Otilla ist mitten in der Nacht davongelaufen. Sie läuft und läuft, bis sie schließlich völlig erschöpft zu einem großen, alten und scheinbar verlassenen Haus gelangt. Doch ihr wird Einlass gewährt: von einem Totenkopf. Der erweist sich als ausgesprochen freundlich und lädt das Mädchen ein, bei ihm zu bleiben. Nur eines muss sie wissen: Jede Nacht erscheint ein Gerippe und fordert einen Kopf. So auch in dieser …
Basierend auf der Geschichte Das Totenköpflein – an verschiedenen Stellen als Tiroler Märchen oder Sage bezeichnet – erzählt Jon Klassen in kurzen knappen Sätzen von einer ungewöhnlichen Freundschaft und von Angstüberwindung. Ganz dem Geschichtentypus verhaftet, verzichtet er auf allzu genaue Hintergrundinformationen. Warum Otilla fortlief oder welche Vergangenheit der Totenkopf hat, bleibt offen. Auf dem Gemälde, das ihn in früherer Gestalt zeigt, sind sogar nur die Füße zu sehen. So bleiben beide Figuren Projektionsflächen, in die viel hineininterpretiert werden kann. Otilla steht dabei in der Tradition vorbildhafter Märchenfiguren, die durch Mut und Gewitztheit jede Gefahr überwinden. Ihre sympathische Abgeklärtheit kombiniert Klassen mit sensiblen Reaktionen auf die Ängste und Nöte des Totenkopfes. Der wiederum fasst schnell Vertrauen zu dem Mädchen und übernimmt schon bald ihr lakonisches „gut“ als Reaktion auf Informationen. Ein seltsames Duo, das einem schnell ans Herz wächst – auch wenn ein Totenkopf als Protagonist erst einmal undenkbar scheint. Die unbeantwortet bleibende Frage, warum er sich so standhaft weigert, sich mit seinem Gerippe wieder zu vereinigen, lädt zu Diskussionen ein.

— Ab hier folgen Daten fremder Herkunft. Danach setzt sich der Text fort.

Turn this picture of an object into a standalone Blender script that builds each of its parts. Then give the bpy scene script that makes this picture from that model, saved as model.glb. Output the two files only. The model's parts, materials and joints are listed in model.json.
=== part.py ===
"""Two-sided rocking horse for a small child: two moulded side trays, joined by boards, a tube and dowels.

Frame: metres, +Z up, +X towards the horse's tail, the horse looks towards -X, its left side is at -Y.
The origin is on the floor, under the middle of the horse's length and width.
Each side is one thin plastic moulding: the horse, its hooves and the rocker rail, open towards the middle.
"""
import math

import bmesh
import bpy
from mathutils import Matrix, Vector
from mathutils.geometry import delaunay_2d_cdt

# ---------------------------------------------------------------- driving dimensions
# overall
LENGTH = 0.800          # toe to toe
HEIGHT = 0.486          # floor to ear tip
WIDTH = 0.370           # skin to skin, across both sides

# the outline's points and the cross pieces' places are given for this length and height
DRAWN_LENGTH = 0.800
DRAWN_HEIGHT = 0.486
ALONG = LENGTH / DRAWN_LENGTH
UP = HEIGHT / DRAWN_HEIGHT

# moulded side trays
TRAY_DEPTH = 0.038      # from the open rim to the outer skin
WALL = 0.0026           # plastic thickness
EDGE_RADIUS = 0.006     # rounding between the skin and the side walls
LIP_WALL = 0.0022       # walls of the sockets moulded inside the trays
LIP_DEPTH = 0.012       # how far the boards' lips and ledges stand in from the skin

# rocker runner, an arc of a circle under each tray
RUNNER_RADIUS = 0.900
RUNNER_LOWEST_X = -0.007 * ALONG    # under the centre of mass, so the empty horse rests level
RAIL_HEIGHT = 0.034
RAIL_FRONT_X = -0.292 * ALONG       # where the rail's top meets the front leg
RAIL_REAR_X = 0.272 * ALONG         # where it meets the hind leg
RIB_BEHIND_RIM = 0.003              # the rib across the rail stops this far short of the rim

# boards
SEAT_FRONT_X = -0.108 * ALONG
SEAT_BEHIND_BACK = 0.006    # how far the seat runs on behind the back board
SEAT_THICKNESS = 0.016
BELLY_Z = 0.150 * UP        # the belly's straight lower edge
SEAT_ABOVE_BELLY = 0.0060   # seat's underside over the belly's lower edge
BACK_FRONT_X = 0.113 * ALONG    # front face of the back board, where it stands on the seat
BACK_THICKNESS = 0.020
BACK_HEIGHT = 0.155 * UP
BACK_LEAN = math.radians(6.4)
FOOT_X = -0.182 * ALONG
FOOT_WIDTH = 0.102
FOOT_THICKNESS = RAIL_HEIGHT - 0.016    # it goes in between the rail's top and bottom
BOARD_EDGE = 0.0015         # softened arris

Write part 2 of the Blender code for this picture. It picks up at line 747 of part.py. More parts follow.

Die mit Graphit und Tinte gezeichneten Bilder, die Klassen digital bearbeitet hat, wirken, passend zur Geschichte, etwas aus der Zeit gefallen holzschnittartig – und sind dennoch erkennbar im typischen Stil des Künstlers gestaltet. Die Bilder ergänzen und erweitern auf teilweise witzige Art den Text. Als der Totenkopf etwa mahnt, die Masken an der Wand dürfe man nicht anfassen, tragen er und Otilla auf der folgenden Seite eben diese Masken, ohne dass es im Text aufgegriffen würde.
Außergewöhnlich ist auch die Farbgestaltung des Buches: Die ersten Seiten – Otillas Flucht durch den nächtlichen Winterwald – sind ausschließlich in Grautönen gehalten, bis Otilla mit Sonnenaufgang das Haus erreicht. Fantastisch, wie überzeugend Klassen hier das Morgenlicht eingefangen hat. Man spürt geradezu die Wärme, die von ihm ausgeht, und ahnt, dass Otillas Schicksal eine gute Wendung nehmen wird. Eindrucksvoll setzt Klassen auch die Innenräume im Morgen- und Abendlicht und im Schein des Kaminfeuers in Szene – immer symbolhaft für die Wärme zwischen den beiden Hauptfiguren, die einen Ausgleich zur unheimlichen Grundstimmung der Geschichte bietet.
Kinder lieben es, sich zu gruseln! Ein Vergleich mit der Originalsage – Klassen hat sie stark verändert – bietet sich an. So auch das Heranziehen anderer „morbider“ Märchen und Sagen, wie Der redende Totenkopf aus dem Elsass oder das Märchen von einem, der auszog das Fürchten zu lernen.